With a $1 million reward on offer for information leading to his capture and conviction, triple-murder suspect Christopher Jordan Dorner remained the target of a massive manhunt Tuesday, with the dragnet now stretching across the U.S.-Mexico border.
Mexican authorities got a tip that the 33-year-old fired Los Angeles Police Department officer, who is suspected of killing two people in Irvine and a police officer in Riverside, had been spotted at the Tapatio Hotel in Tijuana, but when they raided it Monday night, he was not there.
U.S. Customs and Border Protection was expected to increase its scrutiny of vehicles traveling into Mexico amid the burgeoning search for Dorner.
Authorities have received over 700 tips on Dorner's possible whereabouts, said Detective Gus Villanueva of the LAPD's Media Relations Section.
Dorner was charged with capital murder Monday by Riverside County prosecutors for the Thursday morning fatal shooting of Riverside Police Officer Michael Crain. Dorner was also charged with three counts of attempted murder for the shooting of Crain's partner and a shooting attack on two LAPD officers in Corona. One of the LAPD officers suffered a graze wound in that shooting, which occurred about 15-20 minutes before Crain and his partner were attacked, police said.

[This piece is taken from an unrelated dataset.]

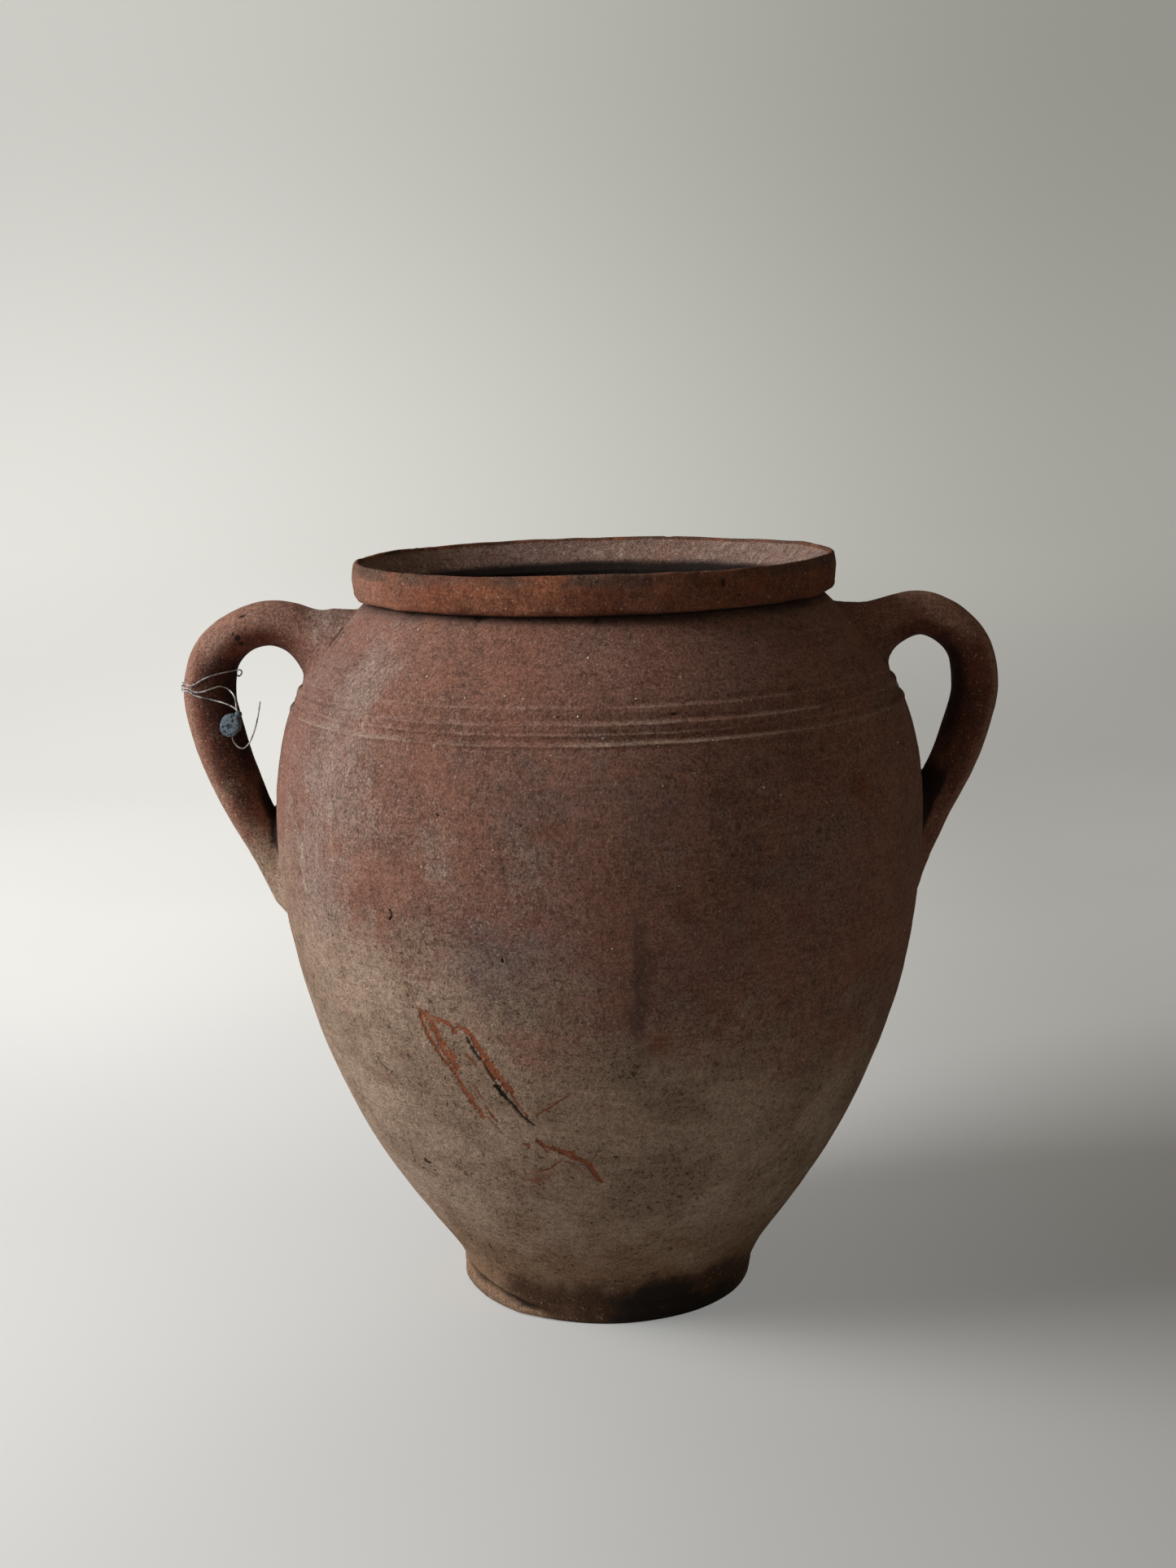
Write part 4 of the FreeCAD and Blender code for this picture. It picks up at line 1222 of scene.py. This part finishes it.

The search for Dorner has been centered in recent days in the Big Bear area of San Bernardino County, where the former officer's pickup truck was found burning Thursday afternoon. But according to a federal arrest warrant affidavit filed last week, U.S. authorities believe Dorner may have already fled to Mexico.
The affidavit notes that Dorner's truck was found near property owned in the Big Bear area by relatives of a known Dorner associate, who was spotted early Thursday afternoon in Costa Mesa. The affidavit also notes that Dorner's "personal belongings, including his wallet and identification cards," were found Thursday by San Diego police near the U.S.-Mexico border at the San Ysidro Port of Entry.
On Feb. 3, Dorner allegedly gunned down the daughter and future son-in- law of the ex-police captain who represented him at a hearing that resulted in his dismissal from the LAPD. The bodies of 28-year-old college basketball coach Monica Quan and her fiance, 27-year-old Keith Lawrence, were found in Lawrence's car in the parking structure of their Irvine condominium building.
The next day, Dorner allegedly posted a 6,000-word manifesto on Facebook, vowing to kill named LAPD officers and their families. Fifty Los Angeles police officers and their families are being watched, authorities said.
On Thursday, Dorner was allegedly involved in the shootout with Los Angeles police guarding an officer's home in Corona, leaving an LAPD officer with a graze wound to the head, police said. About 20 minutes later, he allegedly fired on the pair of Riverside police officers stopped at a red light, killing Crain, 34, and wounding the other. The wounded officer was expected to recover.
Crain, an 11-year department veteran, was a former Marine. He is survived by his wife, Regina, and two children, Ian, 10, and Kaitlyn, 4. Crain left "an unforgettable impression" on everyone he met, Riverside police Lt. Guy Toussaint said. His funeral is set for Wednesday.
Los Angeles Mayor Antonio Villaraigosa on Sunday announced a $1 million reward for information leading to the arrest and conviction of Dorner, saying the money came from "business, unions, government, law enforcement and community groups." Police Chief Charlie Beck said the massive reward was his wife's idea and called it "the largest award ever offered locally."
LAPD Lt. Andy Neiman said Monday that hundreds of local, state and federal investigators have been sorting through clues in their search for Dorner. A reported sighting at a Northridge home-improvement store on Sunday led to an hours-long search. On Monday, a man matching Dorner's description was questioned by police as he exited a KFC restaurant in Tarzana.
Neiman urged anyone with information on Dorner's possible whereabouts to call (213) 486-6860, or Crime Stoppers at (800) 222-TIPS. However, anyone seeing Dorner should call 911 immediately, Neiman said.
The search for Dorner, meanwhile, continued to include the area around Big Bear, where his torched pickup truck was found Thursday, but it was scaled back.
According to a federal arrest warrant affidavit, someone claiming to be Dorner called Quan's father around 12:30 p.m. Thursday, telling the retired police captain he "should have done a better job of protecting his daughter."
U.S. Marshals Service Inspector Craig McClusky wrote in the affidavit that the call was traced to Vancouver, Wash., but based on other evidence, including sightings of Dorner, "I do not believe that he was in Washington at the time of that call."
McClusky wrote that there is "probable cause" to believe Dorner has traveled "from California to Mexico with the intent to avoid prosecution."